* **Direction**
Reproduce each line of the material precisely.

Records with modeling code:

····················

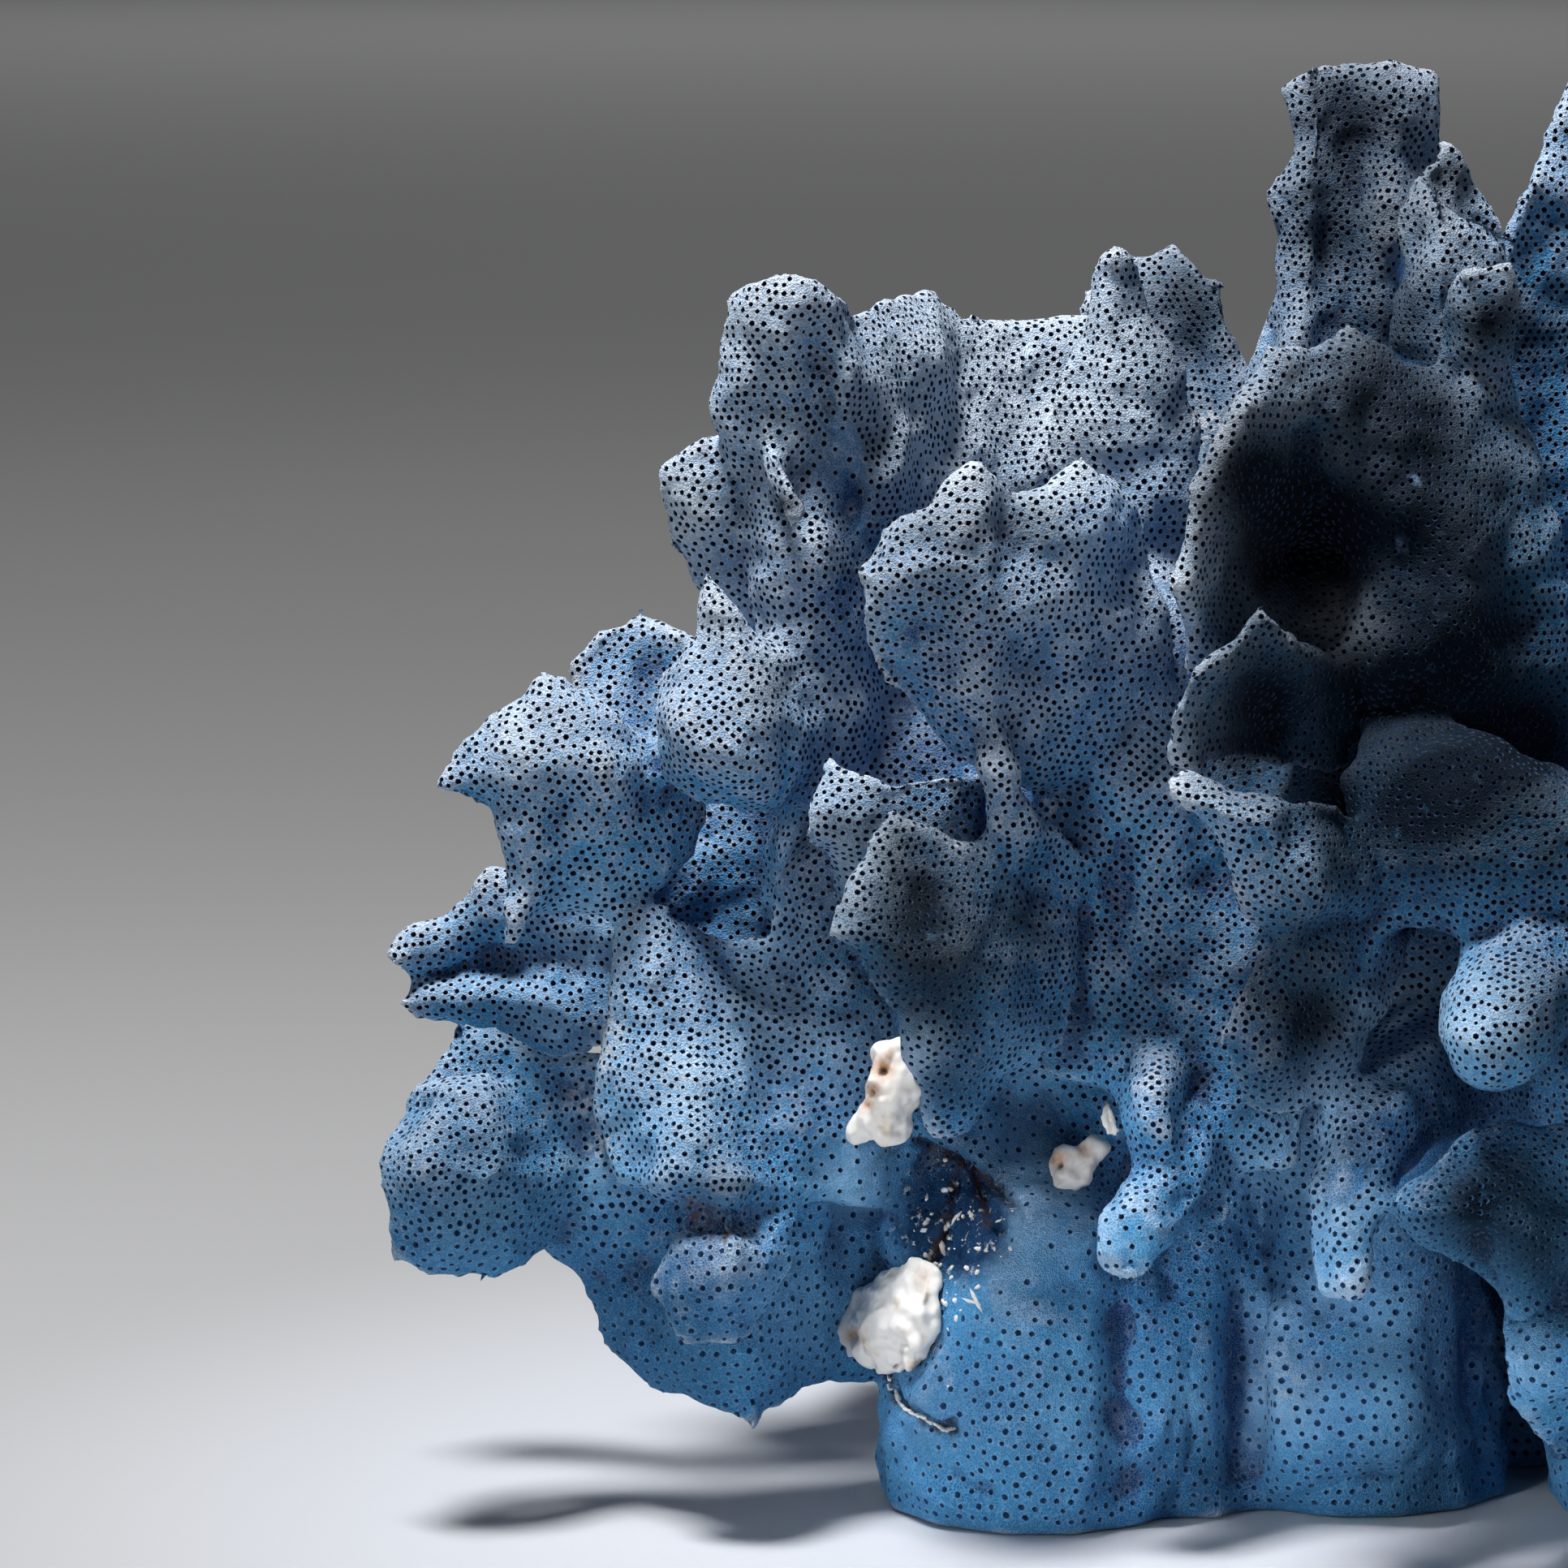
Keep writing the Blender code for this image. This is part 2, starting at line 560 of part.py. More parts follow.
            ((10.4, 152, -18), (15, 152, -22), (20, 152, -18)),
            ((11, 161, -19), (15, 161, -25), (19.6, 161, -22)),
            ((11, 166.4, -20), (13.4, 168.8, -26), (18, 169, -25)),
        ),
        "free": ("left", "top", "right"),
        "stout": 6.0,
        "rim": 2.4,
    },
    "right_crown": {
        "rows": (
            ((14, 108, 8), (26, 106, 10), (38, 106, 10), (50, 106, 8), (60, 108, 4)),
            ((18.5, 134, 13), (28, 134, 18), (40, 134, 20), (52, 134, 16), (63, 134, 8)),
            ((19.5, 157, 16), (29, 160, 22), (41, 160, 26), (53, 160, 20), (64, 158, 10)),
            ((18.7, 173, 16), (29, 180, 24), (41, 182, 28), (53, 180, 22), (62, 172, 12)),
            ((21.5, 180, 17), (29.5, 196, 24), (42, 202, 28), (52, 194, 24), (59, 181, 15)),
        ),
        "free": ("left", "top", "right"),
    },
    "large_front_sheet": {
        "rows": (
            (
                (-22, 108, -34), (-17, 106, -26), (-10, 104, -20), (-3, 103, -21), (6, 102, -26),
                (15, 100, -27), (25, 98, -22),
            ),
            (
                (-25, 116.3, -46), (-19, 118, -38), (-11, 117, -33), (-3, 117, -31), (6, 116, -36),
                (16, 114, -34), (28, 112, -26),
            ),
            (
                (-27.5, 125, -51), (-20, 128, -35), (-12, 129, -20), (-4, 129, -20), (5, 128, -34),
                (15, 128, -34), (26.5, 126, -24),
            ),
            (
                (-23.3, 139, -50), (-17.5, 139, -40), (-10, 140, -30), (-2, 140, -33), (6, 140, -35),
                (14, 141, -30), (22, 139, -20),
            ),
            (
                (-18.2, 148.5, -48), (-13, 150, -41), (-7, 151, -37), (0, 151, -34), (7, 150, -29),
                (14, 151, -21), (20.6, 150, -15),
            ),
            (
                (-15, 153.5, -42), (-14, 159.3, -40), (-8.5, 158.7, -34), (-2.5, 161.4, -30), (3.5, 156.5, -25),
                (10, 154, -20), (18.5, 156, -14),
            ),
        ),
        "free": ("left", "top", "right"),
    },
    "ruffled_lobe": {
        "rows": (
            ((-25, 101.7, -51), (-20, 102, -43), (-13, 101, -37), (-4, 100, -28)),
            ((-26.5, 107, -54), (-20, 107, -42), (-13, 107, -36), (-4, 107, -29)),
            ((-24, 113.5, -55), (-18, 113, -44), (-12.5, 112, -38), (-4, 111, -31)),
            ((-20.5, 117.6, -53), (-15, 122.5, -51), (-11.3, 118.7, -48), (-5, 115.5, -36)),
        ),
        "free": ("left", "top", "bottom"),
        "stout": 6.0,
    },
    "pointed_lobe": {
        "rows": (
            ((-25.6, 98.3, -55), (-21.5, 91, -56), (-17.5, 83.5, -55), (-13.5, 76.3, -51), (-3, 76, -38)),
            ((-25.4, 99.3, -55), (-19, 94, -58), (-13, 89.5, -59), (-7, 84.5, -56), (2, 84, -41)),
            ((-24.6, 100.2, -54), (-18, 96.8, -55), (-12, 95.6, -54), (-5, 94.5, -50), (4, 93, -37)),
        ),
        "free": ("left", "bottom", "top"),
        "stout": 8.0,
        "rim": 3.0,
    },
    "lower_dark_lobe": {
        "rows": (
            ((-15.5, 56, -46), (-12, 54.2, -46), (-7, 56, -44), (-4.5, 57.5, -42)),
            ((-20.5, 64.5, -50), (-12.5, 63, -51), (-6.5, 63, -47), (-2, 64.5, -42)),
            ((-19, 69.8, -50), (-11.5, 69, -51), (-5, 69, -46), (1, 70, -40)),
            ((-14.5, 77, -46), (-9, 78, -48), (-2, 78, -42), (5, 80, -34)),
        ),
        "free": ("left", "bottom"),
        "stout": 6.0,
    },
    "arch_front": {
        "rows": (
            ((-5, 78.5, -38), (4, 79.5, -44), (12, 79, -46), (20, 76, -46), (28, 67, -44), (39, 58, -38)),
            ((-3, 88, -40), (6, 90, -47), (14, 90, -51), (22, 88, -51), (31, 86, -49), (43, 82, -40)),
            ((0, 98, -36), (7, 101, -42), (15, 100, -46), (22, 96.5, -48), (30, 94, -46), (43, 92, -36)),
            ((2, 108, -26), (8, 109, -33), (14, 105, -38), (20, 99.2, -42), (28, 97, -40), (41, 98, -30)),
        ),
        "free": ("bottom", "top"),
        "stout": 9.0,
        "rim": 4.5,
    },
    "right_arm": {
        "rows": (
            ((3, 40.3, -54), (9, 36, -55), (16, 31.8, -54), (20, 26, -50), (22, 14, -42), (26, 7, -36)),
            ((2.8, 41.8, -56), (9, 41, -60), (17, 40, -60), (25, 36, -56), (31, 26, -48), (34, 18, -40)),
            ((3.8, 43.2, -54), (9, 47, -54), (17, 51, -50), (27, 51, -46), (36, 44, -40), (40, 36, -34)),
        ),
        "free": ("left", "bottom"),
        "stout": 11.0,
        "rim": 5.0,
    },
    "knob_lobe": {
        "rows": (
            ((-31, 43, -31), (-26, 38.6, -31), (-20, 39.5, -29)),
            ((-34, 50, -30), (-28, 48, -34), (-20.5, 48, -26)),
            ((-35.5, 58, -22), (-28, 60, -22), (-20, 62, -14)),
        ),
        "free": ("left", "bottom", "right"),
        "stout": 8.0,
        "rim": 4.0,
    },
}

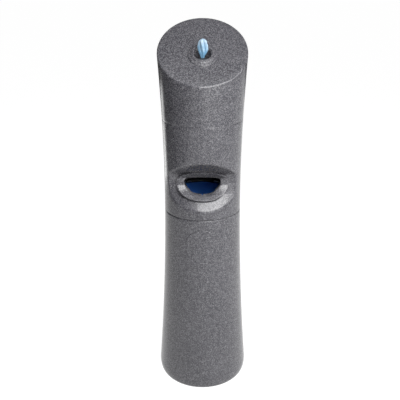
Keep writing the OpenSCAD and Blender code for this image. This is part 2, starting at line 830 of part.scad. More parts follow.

····················

* **Response below**
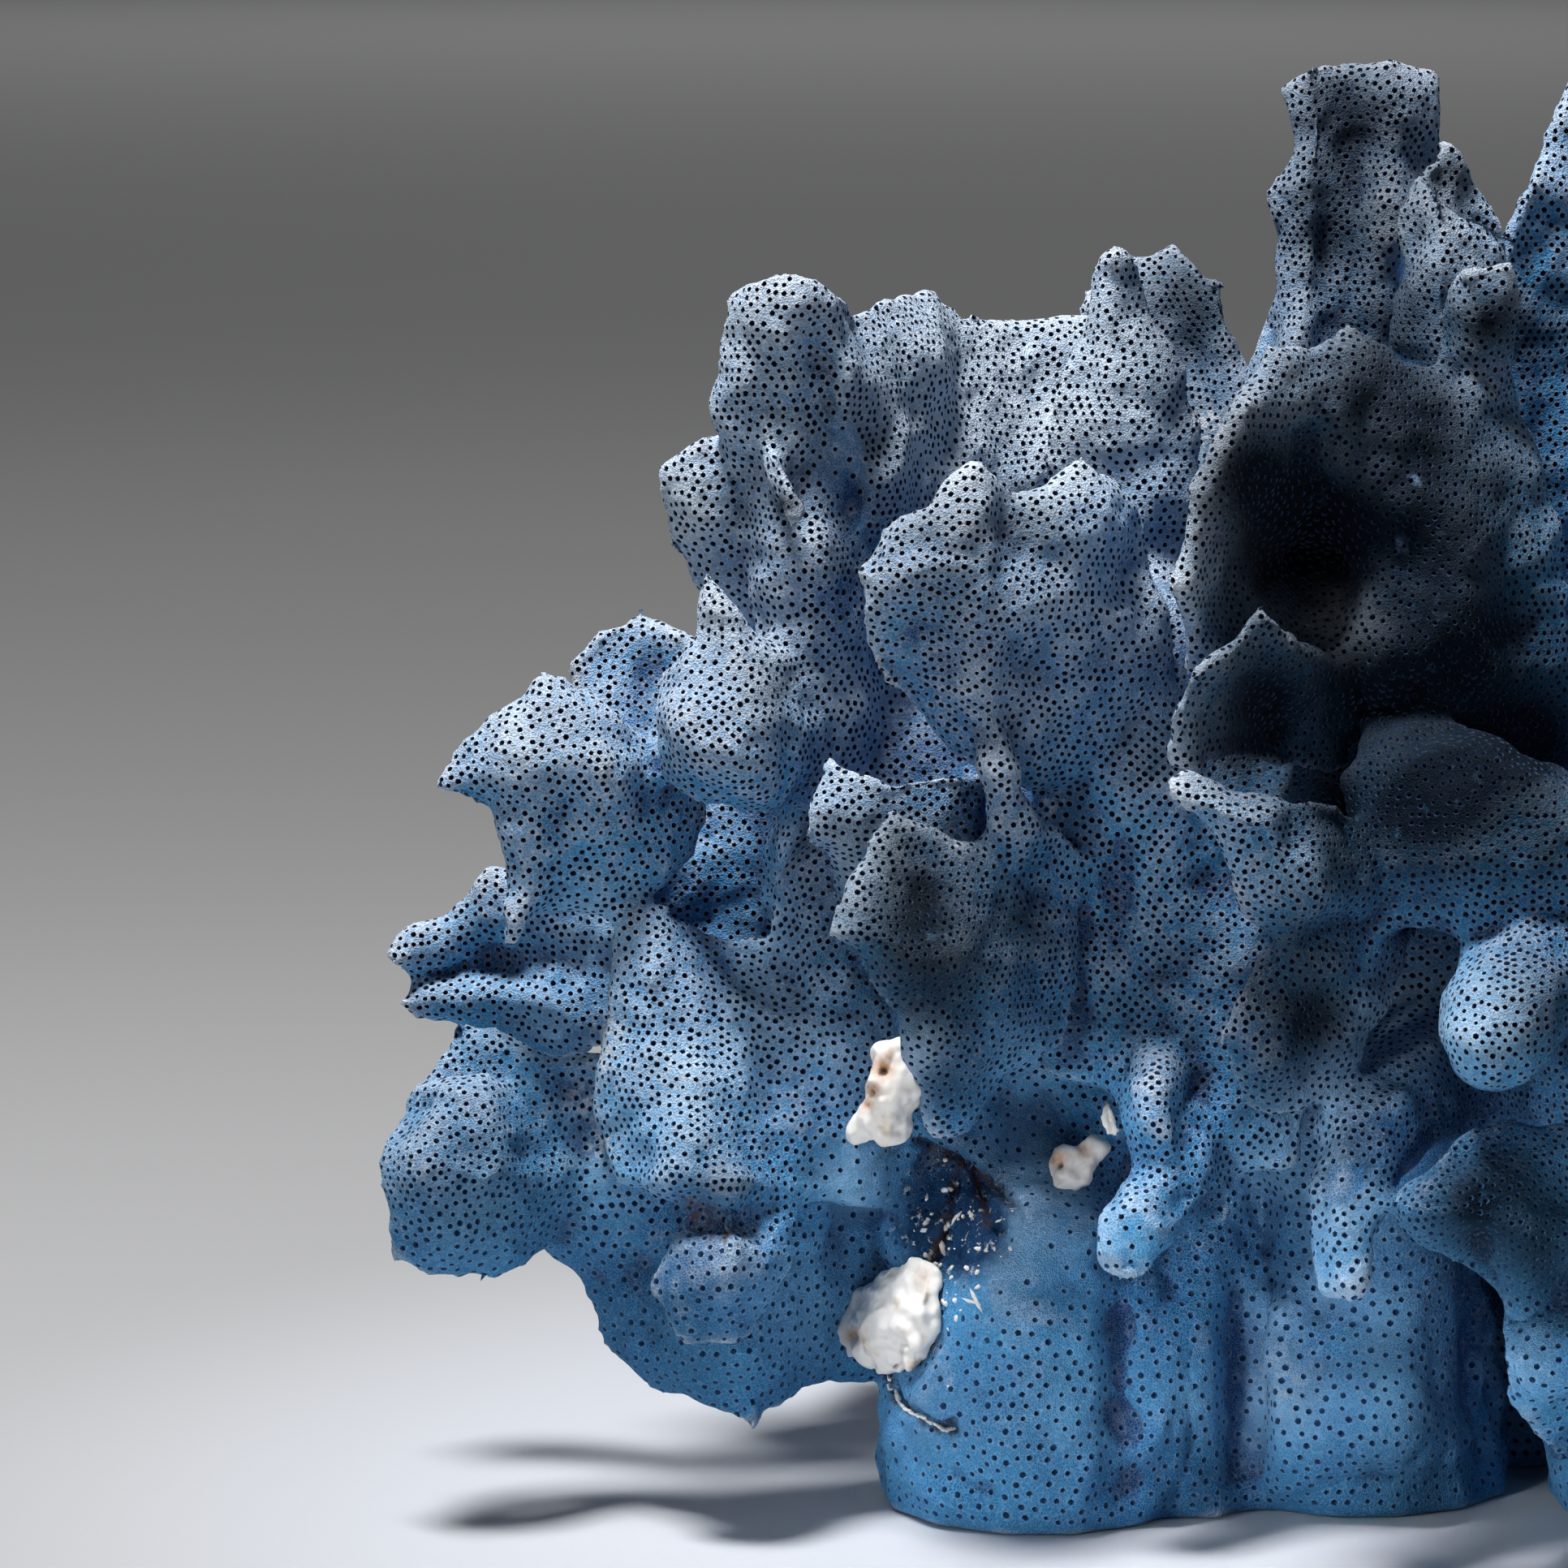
Keep writing the Blender code for this image. This is part 2, starting at line 560 of part.py. More parts follow.
            ((10.4, 152, -18), (15, 152, -22), (20, 152, -18)),
            ((11, 161, -19), (15, 161, -25), (19.6, 161, -22)),
            ((11, 166.4, -20), (13.4, 168.8, -26), (18, 169, -25)),
        ),
        "free": ("left", "top", "right"),
        "stout": 6.0,
        "rim": 2.4,
    },
    "right_crown": {
        "rows": (
            ((14, 108, 8), (26, 106, 10), (38, 106, 10), (50, 106, 8), (60, 108, 4)),
            ((18.5, 134, 13), (28, 134, 18), (40, 134, 20), (52, 134, 16), (63, 134, 8)),
            ((19.5, 157, 16), (29, 160, 22), (41, 160, 26), (53, 160, 20), (64, 158, 10)),
            ((18.7, 173, 16), (29, 180, 24), (41, 182, 28), (53, 180, 22), (62, 172, 12)),
            ((21.5, 180, 17), (29.5, 196, 24), (42, 202, 28), (52, 194, 24), (59, 181, 15)),
        ),
        "free": ("left", "top", "right"),
    },
    "large_front_sheet": {
        "rows": (
            (
                (-22, 108, -34), (-17, 106, -26), (-10, 104, -20), (-3, 103, -21), (6, 102, -26),
                (15, 100, -27), (25, 98, -22),
            ),
            (
                (-25, 116.3, -46), (-19, 118, -38), (-11, 117, -33), (-3, 117, -31), (6, 116, -36),
                (16, 114, -34), (28, 112, -26),
            ),
            (
                (-27.5, 125, -51), (-20, 128, -35), (-12, 129, -20), (-4, 129, -20), (5, 128, -34),
                (15, 128, -34), (26.5, 126, -24),
            ),
            (
                (-23.3, 139, -50), (-17.5, 139, -40), (-10, 140, -30), (-2, 140, -33), (6, 140, -35),
                (14, 141, -30), (22, 139, -20),
            ),
            (
                (-18.2, 148.5, -48), (-13, 150, -41), (-7, 151, -37), (0, 151, -34), (7, 150, -29),
                (14, 151, -21), (20.6, 150, -15),
            ),
            (
                (-15, 153.5, -42), (-14, 159.3, -40), (-8.5, 158.7, -34), (-2.5, 161.4, -30), (3.5, 156.5, -25),
                (10, 154, -20), (18.5, 156, -14),
            ),
        ),
        "free": ("left", "top", "right"),
    },
    "ruffled_lobe": {
        "rows": (
            ((-25, 101.7, -51), (-20, 102, -43), (-13, 101, -37), (-4, 100, -28)),
            ((-26.5, 107, -54), (-20, 107, -42), (-13, 107, -36), (-4, 107, -29)),
            ((-24, 113.5, -55), (-18, 113, -44), (-12.5, 112, -38), (-4, 111, -31)),
            ((-20.5, 117.6, -53), (-15, 122.5, -51), (-11.3, 118.7, -48), (-5, 115.5, -36)),
        ),
        "free": ("left", "top", "bottom"),
        "stout": 6.0,
    },
    "pointed_lobe": {
        "rows": (
            ((-25.6, 98.3, -55), (-21.5, 91, -56), (-17.5, 83.5, -55), (-13.5, 76.3, -51), (-3, 76, -38)),
            ((-25.4, 99.3, -55), (-19, 94, -58), (-13, 89.5, -59), (-7, 84.5, -56), (2, 84, -41)),
            ((-24.6, 100.2, -54), (-18, 96.8, -55), (-12, 95.6, -54), (-5, 94.5, -50), (4, 93, -37)),
        ),
        "free": ("left", "bottom", "top"),
        "stout": 8.0,
        "rim": 3.0,
    },
    "lower_dark_lobe": {
        "rows": (
            ((-15.5, 56, -46), (-12, 54.2, -46), (-7, 56, -44), (-4.5, 57.5, -42)),
            ((-20.5, 64.5, -50), (-12.5, 63, -51), (-6.5, 63, -47), (-2, 64.5, -42)),
            ((-19, 69.8, -50), (-11.5, 69, -51), (-5, 69, -46), (1, 70, -40)),
            ((-14.5, 77, -46), (-9, 78, -48), (-2, 78, -42), (5, 80, -34)),
        ),
        "free": ("left", "bottom"),
        "stout": 6.0,
    },
    "arch_front": {
        "rows": (
            ((-5, 78.5, -38), (4, 79.5, -44), (12, 79, -46), (20, 76, -46), (28, 67, -44), (39, 58, -38)),
            ((-3, 88, -40), (6, 90, -47), (14, 90, -51), (22, 88, -51), (31, 86, -49), (43, 82, -40)),
            ((0, 98, -36), (7, 101, -42), (15, 100, -46), (22, 96.5, -48), (30, 94, -46), (43, 92, -36)),
            ((2, 108, -26), (8, 109, -33), (14, 105, -38), (20, 99.2, -42), (28, 97, -40), (41, 98, -30)),
        ),
        "free": ("bottom", "top"),
        "stout": 9.0,
        "rim": 4.5,
    },
    "right_arm": {
        "rows": (
            ((3, 40.3, -54), (9, 36, -55), (16, 31.8, -54), (20, 26, -50), (22, 14, -42), (26, 7, -36)),
            ((2.8, 41.8, -56), (9, 41, -60), (17, 40, -60), (25, 36, -56), (31, 26, -48), (34, 18, -40)),
            ((3.8, 43.2, -54), (9, 47, -54), (17, 51, -50), (27, 51, -46), (36, 44, -40), (40, 36, -34)),
        ),
        "free": ("left", "bottom"),
        "stout": 11.0,
        "rim": 5.0,
    },
    "knob_lobe": {
        "rows": (
            ((-31, 43, -31), (-26, 38.6, -31), (-20, 39.5, -29)),
            ((-34, 50, -30), (-28, 48, -34), (-20.5, 48, -26)),
            ((-35.5, 58, -22), (-28, 60, -22), (-20, 62, -14)),
        ),
        "free": ("left", "bottom", "right"),
        "stout": 8.0,
        "rim": 4.0,
    },
}

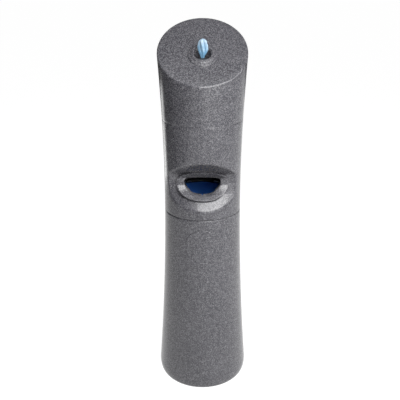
Keep writing the OpenSCAD and Blender code for this image. This is part 2, starting at line 830 of part.scad. More parts follow.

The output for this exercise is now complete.